Of course, this the same Councillor who already prejudged the Transportation Master Plan review earlier this year by denigrating lower-city residents who got engaged in the consultation process, implying that they are unemployed or don't have families and are trying to "hijack" the process.
The deeper problem is that Hamilton has approved a number of master plans over the past 15 years, but then mostly fails to put those plans into action. When it comes budget time, year after year goes by without streets being converted back to two-way or crosswalks being installed.
In Wards 1 and 2, the only significant street improvements have come about via the participatory budget process, which uses the area rating capital budget. This is despite the fact that many of the measures funded this way were approved in the 2007 Transportation Master Plan or the 2001 Downtown Transportation Master Plan.

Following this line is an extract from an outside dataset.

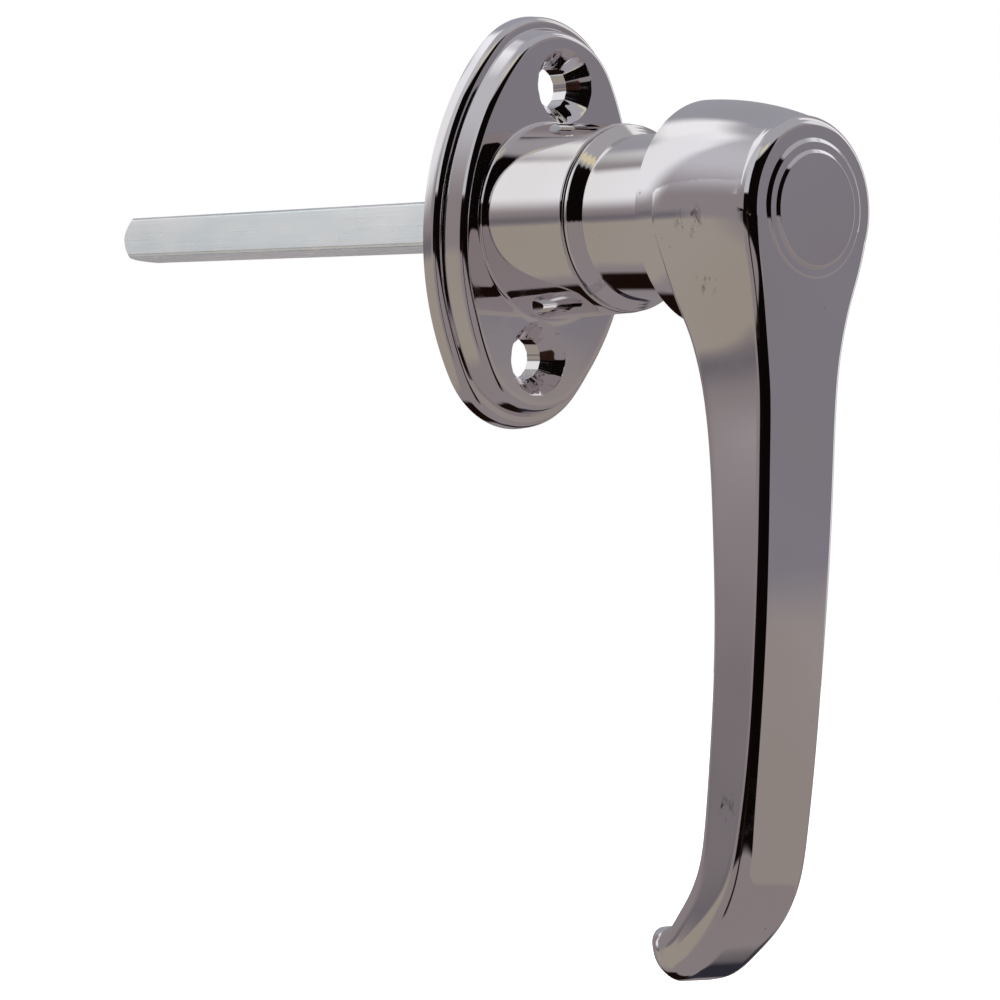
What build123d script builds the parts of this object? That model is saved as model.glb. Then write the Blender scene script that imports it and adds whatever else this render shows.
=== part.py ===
from build123d import *
import os

# L-handle on an oval plate, non-locking, with a square spindle.
# Millimetres. Origin: spindle axis at the back (mounting) face of the plate.
# -Y faces the room, +Y goes into the door, +Z is up, the lever hangs down.

# oval plate, drawn as a four-arc oval: two end arcs and two flank arcs
plate_half_width = 22.9
plate_half_height = 35.35
plate_end_radius = 17.0
flange_height = 2.9
flange_draft = 0.35
ledge_inset = 2.2
step_start = 1.2
plate_height = 6.6
face_inset = 3.4
flange_round = 1.4
face_round = 1.6

# boss in the middle of the plate
boss_base_radius = 16.5
boss_top_radius = 15.5
boss_top = 24.9
boss_round = 0.5
boss_root = 0.6

# fixing holes, countersunk for M6
hole_pitch = 46.5
hole_radius = 3.55
sink_radius = 6.15
sink_depth = 3.4

# back pocket that hides the retaining parts
pocket_radius = 12.6
pocket_depth = 7.0
stop_radius = 15.6
stop_depth = 5.9
stop_level = -3.25
core_depth = 3.4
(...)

Likewise, the City is already years behind its already unambitious schedule in implementing the Shifting Gears Cycling Master Plan, and some Councillors have even exercised vetoes to kill bike lane projects in their wards.

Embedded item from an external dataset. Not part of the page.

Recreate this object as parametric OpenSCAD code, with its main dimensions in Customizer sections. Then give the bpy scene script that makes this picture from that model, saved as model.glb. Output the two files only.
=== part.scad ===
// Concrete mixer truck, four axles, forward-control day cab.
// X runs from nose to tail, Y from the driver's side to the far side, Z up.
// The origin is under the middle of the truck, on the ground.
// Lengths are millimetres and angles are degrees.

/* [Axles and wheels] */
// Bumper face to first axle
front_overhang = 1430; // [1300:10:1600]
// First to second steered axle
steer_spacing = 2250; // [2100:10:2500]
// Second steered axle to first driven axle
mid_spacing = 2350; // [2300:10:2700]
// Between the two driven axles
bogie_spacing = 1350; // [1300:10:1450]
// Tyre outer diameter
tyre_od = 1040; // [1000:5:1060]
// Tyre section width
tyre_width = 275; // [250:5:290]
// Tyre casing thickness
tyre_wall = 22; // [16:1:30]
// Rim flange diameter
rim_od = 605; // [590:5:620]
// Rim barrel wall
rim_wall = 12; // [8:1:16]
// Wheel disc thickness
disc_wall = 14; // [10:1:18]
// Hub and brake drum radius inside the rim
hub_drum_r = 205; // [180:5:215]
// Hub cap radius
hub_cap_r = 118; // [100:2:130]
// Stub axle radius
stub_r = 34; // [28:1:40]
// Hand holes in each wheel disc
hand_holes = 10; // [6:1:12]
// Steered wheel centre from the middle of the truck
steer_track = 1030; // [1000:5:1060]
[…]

We must also recall that Whitehead is the same councillor who argued strenuously against the transit lane and then accused staff of having an agenda when the staff report endorsed keeping and fixing the lane instead of scrapping it. All this happened despite the fact that he had already made up his mind a month before the report came out.
He even commissioned a citywide survey loaded with leading questions, and then misrepresented the results when it came out that a majority of Hamiltonians supported keeping and fixing the lane. Whitehead was one of the nine councillors who voted to kill the lane, despite the evidence that it was effective and despite the fact that most Hamiltonians favoured keeping and fixing it.
Like many of his Council colleagues, he also tried to frame his vote as support for a "comprehensive" approach to the city's transportation system.
For his part, Whitehead maintains, "I am taking the time to listen and challenge ideas. Does not mean I am not getting something out of the discussion".
Given that Whitehead is one of the 16 people who gets a final say on the City's transportation policy - including, crucially, the decision on whether a given recommendation is ever funded in the budget - we must hope that this time, he really is engaging the issue in good faith.
Hamilton simply cannot afford the luxury of a myopic, parochial Council that keeps failing to make strategic policy decisions - and implement those decisions - based on clear understanding and good evidence of what is at stake.
Hamilton has an amazing opportunity to repurpose its excess lane capacity, built during our industrial heyday, to create a rich, safe, high-quality active transportation network. But it shouldn't require a citizen movement with thousands of supporters to shame Council into approving a modest, inexpensive traffic calming design on a dangerous street with lane capacity to spare.